## CHALLENGE
From the listing below, pull out all lines with "shows" in them.

Stored records:
## Start
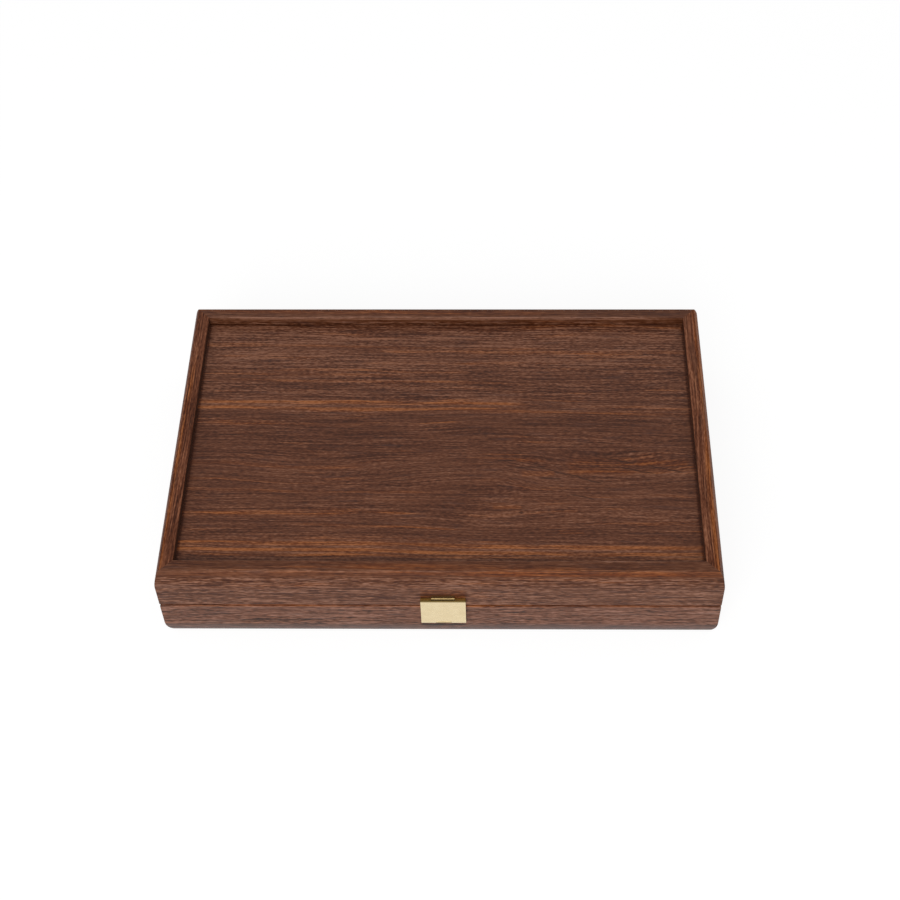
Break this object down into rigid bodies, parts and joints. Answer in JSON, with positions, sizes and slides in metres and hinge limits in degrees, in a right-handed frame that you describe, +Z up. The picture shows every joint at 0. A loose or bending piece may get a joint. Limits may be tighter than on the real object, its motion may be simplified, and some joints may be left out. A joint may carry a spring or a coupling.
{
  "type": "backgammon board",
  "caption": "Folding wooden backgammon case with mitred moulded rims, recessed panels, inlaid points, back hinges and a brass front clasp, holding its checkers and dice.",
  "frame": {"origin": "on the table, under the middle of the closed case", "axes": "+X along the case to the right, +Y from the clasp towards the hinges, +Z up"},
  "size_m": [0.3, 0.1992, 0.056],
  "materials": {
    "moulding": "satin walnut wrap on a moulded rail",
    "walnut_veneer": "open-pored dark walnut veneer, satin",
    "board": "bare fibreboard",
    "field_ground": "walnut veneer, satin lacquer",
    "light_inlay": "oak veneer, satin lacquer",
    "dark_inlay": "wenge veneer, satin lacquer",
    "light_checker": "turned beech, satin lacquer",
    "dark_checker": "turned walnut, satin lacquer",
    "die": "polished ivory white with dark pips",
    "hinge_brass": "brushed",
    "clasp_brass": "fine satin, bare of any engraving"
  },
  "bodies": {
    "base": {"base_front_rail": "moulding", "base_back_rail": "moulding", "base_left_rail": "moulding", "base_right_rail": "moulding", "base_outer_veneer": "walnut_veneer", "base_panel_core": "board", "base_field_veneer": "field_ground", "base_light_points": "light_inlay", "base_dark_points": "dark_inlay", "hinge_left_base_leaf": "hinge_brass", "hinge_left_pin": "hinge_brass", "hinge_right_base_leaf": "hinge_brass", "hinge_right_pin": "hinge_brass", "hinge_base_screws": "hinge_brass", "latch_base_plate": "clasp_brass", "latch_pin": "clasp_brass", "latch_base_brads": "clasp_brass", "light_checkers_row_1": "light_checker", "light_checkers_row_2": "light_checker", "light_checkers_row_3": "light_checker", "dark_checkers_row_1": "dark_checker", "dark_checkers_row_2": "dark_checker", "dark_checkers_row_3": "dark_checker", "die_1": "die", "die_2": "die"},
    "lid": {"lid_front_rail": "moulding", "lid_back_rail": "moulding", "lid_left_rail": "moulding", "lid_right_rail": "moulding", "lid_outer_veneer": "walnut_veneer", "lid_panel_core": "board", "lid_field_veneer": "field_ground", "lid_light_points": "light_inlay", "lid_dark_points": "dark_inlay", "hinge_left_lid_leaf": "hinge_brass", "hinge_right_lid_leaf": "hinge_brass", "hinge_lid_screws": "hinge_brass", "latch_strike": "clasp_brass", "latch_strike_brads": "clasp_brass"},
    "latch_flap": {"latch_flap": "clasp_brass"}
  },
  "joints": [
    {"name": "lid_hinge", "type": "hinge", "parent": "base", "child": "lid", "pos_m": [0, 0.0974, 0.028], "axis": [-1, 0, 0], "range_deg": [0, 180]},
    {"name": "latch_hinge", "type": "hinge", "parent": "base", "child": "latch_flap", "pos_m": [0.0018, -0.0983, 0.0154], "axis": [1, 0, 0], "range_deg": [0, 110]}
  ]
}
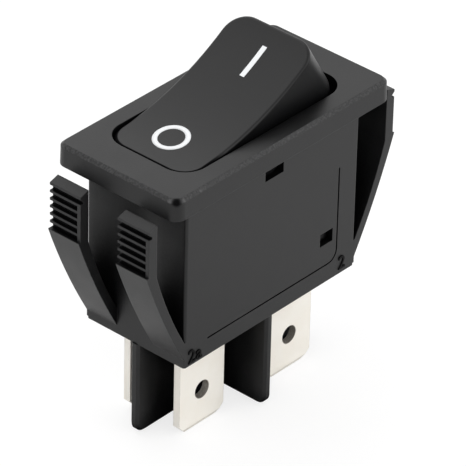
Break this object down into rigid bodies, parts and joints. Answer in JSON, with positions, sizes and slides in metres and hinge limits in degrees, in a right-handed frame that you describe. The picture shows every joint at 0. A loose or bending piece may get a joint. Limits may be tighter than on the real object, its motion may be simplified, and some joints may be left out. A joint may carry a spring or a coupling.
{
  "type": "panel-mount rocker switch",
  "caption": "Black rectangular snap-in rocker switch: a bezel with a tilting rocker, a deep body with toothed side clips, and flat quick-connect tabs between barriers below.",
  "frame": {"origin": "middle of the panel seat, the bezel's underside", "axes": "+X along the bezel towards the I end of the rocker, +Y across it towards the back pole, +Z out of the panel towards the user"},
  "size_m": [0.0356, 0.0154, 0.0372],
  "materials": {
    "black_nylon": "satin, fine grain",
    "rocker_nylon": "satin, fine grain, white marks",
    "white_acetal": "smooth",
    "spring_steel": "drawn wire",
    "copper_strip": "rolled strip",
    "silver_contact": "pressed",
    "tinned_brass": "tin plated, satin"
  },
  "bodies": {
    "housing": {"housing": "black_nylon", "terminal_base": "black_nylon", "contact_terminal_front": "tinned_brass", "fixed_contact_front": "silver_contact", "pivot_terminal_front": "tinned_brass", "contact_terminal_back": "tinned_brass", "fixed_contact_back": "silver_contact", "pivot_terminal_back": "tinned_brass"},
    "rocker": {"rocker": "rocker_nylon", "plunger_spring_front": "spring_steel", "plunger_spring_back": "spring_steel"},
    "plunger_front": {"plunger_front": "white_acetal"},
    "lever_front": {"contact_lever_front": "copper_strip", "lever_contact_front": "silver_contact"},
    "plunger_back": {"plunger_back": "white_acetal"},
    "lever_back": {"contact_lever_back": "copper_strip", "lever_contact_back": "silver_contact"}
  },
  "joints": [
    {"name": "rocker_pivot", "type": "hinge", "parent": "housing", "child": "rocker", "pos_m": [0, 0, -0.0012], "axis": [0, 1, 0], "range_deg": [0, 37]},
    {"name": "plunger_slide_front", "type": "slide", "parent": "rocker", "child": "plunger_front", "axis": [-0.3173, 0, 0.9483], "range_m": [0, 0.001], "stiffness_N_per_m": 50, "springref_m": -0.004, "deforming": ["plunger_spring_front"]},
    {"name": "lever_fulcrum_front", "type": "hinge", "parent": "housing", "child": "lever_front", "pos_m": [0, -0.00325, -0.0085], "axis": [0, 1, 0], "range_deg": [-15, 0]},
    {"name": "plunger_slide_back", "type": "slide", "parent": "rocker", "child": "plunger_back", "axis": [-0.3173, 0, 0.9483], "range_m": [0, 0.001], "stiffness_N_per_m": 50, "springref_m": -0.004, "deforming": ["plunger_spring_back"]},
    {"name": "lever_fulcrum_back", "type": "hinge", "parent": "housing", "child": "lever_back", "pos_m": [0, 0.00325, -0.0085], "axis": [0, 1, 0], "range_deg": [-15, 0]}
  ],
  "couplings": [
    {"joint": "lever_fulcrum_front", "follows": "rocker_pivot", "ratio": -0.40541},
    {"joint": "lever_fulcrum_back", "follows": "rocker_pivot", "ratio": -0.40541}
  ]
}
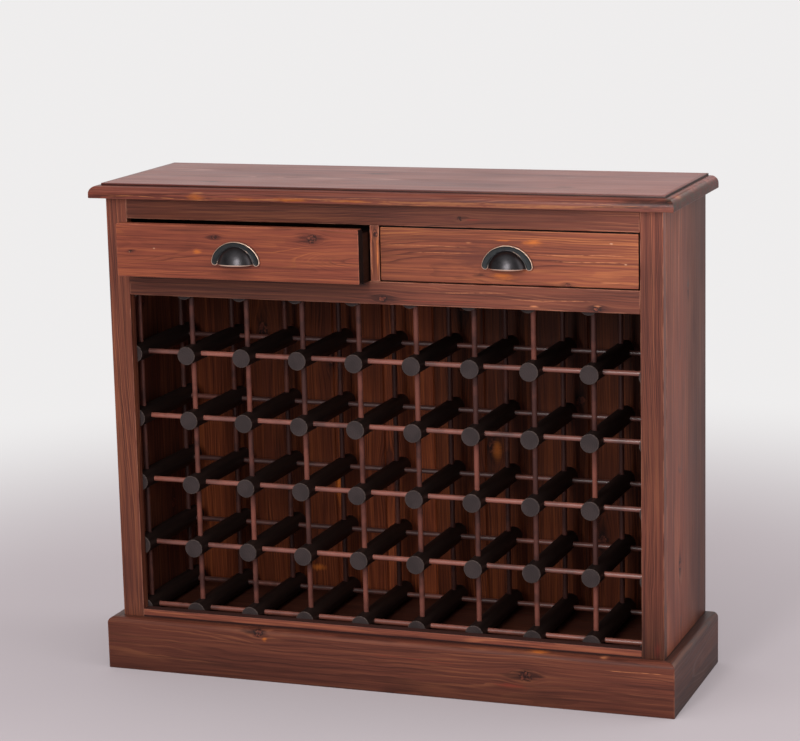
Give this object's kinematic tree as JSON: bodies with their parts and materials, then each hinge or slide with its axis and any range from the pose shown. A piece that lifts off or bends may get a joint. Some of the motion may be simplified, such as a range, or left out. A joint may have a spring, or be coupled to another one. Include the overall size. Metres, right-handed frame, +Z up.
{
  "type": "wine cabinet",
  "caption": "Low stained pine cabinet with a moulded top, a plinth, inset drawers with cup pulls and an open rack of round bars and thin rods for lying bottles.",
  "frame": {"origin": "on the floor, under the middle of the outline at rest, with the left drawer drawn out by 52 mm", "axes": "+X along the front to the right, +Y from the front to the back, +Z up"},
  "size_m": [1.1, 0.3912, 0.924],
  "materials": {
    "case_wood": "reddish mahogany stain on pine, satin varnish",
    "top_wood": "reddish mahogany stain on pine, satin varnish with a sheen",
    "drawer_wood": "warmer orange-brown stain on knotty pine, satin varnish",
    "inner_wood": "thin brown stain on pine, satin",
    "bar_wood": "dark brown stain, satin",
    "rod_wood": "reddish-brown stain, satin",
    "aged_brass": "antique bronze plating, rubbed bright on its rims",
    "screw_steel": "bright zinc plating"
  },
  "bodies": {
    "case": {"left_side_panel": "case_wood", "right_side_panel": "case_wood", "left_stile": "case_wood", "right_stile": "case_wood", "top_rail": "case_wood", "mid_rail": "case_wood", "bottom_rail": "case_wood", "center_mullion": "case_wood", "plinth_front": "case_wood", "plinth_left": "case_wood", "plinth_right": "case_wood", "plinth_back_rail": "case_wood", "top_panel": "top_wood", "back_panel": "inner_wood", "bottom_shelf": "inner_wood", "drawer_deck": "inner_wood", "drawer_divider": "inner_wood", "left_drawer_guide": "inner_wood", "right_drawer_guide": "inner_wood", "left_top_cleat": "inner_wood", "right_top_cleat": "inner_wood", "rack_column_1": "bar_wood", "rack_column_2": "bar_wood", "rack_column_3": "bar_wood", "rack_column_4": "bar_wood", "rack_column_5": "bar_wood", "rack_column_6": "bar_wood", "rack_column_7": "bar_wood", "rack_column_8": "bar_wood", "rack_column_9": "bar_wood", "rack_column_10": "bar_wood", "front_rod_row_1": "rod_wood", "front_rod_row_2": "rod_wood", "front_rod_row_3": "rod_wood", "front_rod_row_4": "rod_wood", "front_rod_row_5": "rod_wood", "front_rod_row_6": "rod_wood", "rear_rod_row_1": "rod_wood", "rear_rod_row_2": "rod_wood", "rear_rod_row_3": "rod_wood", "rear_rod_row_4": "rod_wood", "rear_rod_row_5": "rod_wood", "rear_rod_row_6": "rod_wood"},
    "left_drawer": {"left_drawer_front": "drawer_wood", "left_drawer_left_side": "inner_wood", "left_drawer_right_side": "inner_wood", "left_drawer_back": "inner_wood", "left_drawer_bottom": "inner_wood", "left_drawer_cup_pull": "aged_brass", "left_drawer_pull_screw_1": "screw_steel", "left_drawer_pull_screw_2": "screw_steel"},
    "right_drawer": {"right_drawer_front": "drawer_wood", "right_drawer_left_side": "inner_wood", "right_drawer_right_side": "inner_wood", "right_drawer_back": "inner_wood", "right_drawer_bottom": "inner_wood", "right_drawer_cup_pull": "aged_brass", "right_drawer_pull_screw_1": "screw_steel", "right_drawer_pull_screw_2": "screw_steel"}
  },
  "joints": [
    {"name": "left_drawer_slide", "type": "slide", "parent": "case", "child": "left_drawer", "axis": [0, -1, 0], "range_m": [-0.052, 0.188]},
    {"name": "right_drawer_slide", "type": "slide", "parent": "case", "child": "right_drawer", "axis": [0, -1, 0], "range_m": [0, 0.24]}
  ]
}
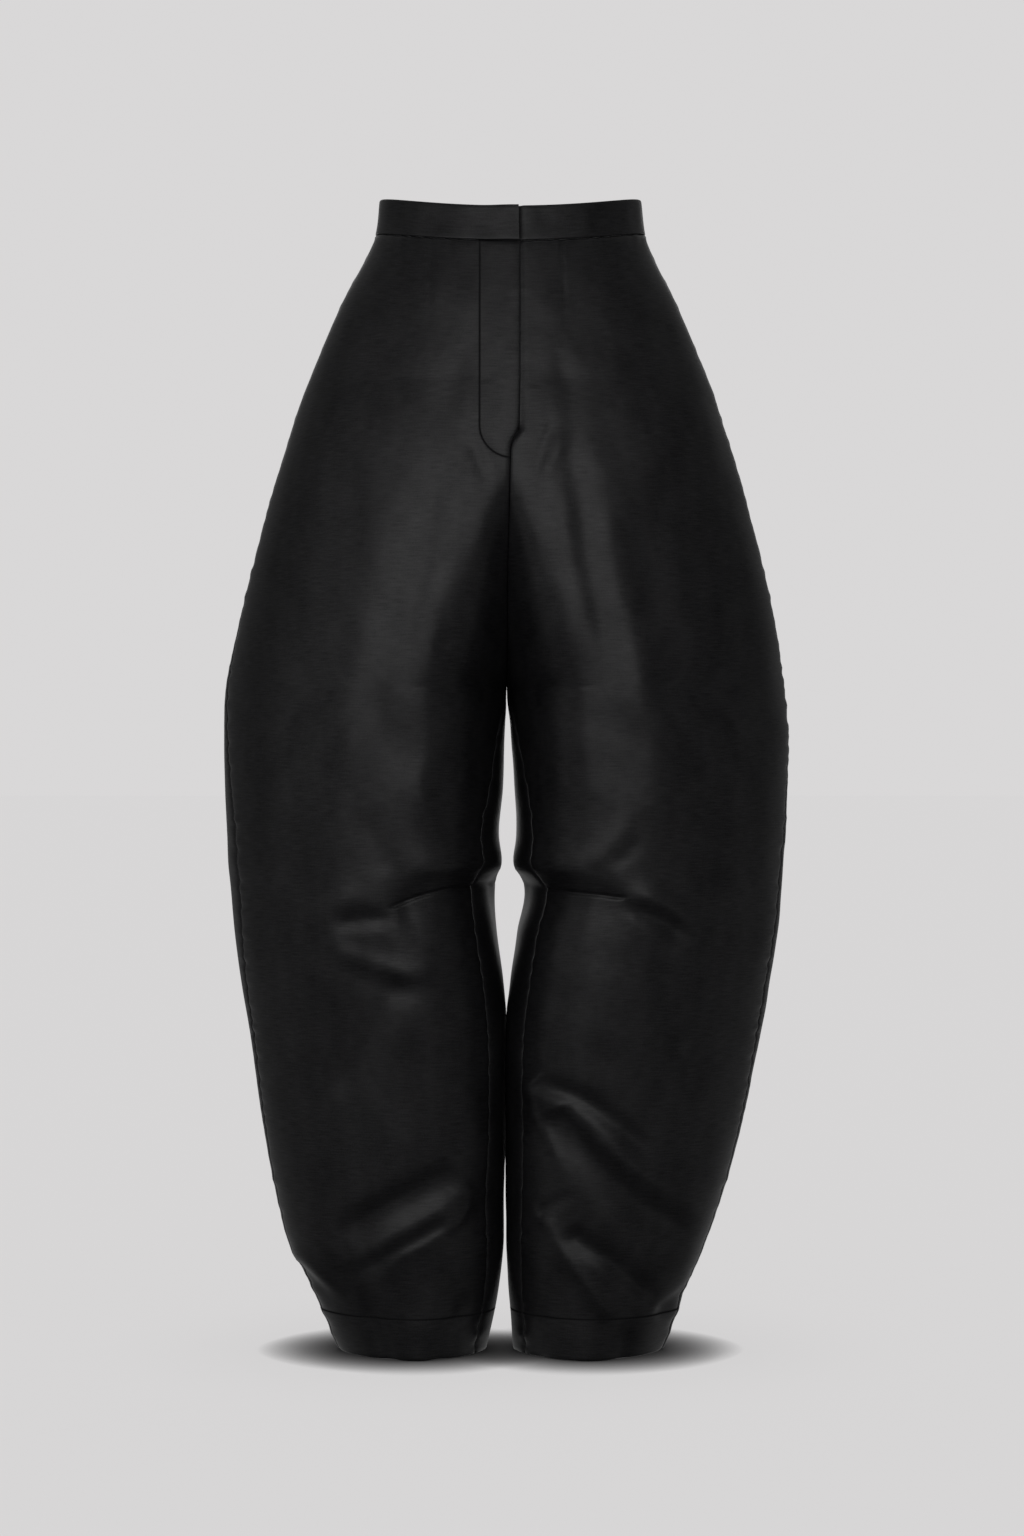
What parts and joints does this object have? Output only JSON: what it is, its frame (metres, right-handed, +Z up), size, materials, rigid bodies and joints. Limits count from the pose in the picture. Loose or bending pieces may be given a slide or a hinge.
## End
## FULL OUTPUT
Break this object down into rigid bodies, parts and joints. Answer in JSON, with positions, sizes and slides in metres and hinge limits in degrees, in a right-handed frame that you describe, +Z up. The picture shows every joint at 0. A loose or bending piece may get a joint. Limits may be tighter than on the real object, its motion may be simplified, and some joints may be left out. A joint may carry a spring or a coupling.
Break this object down into rigid bodies, parts and joints. Answer in JSON, with positions, sizes and slides in metres and hinge limits in degrees, in a right-handed frame that you describe. The picture shows every joint at 0. A loose or bending piece may get a joint. Limits may be tighter than on the real object, its motion may be simplified, and some joints may be left out. A joint may carry a spring or a coupling.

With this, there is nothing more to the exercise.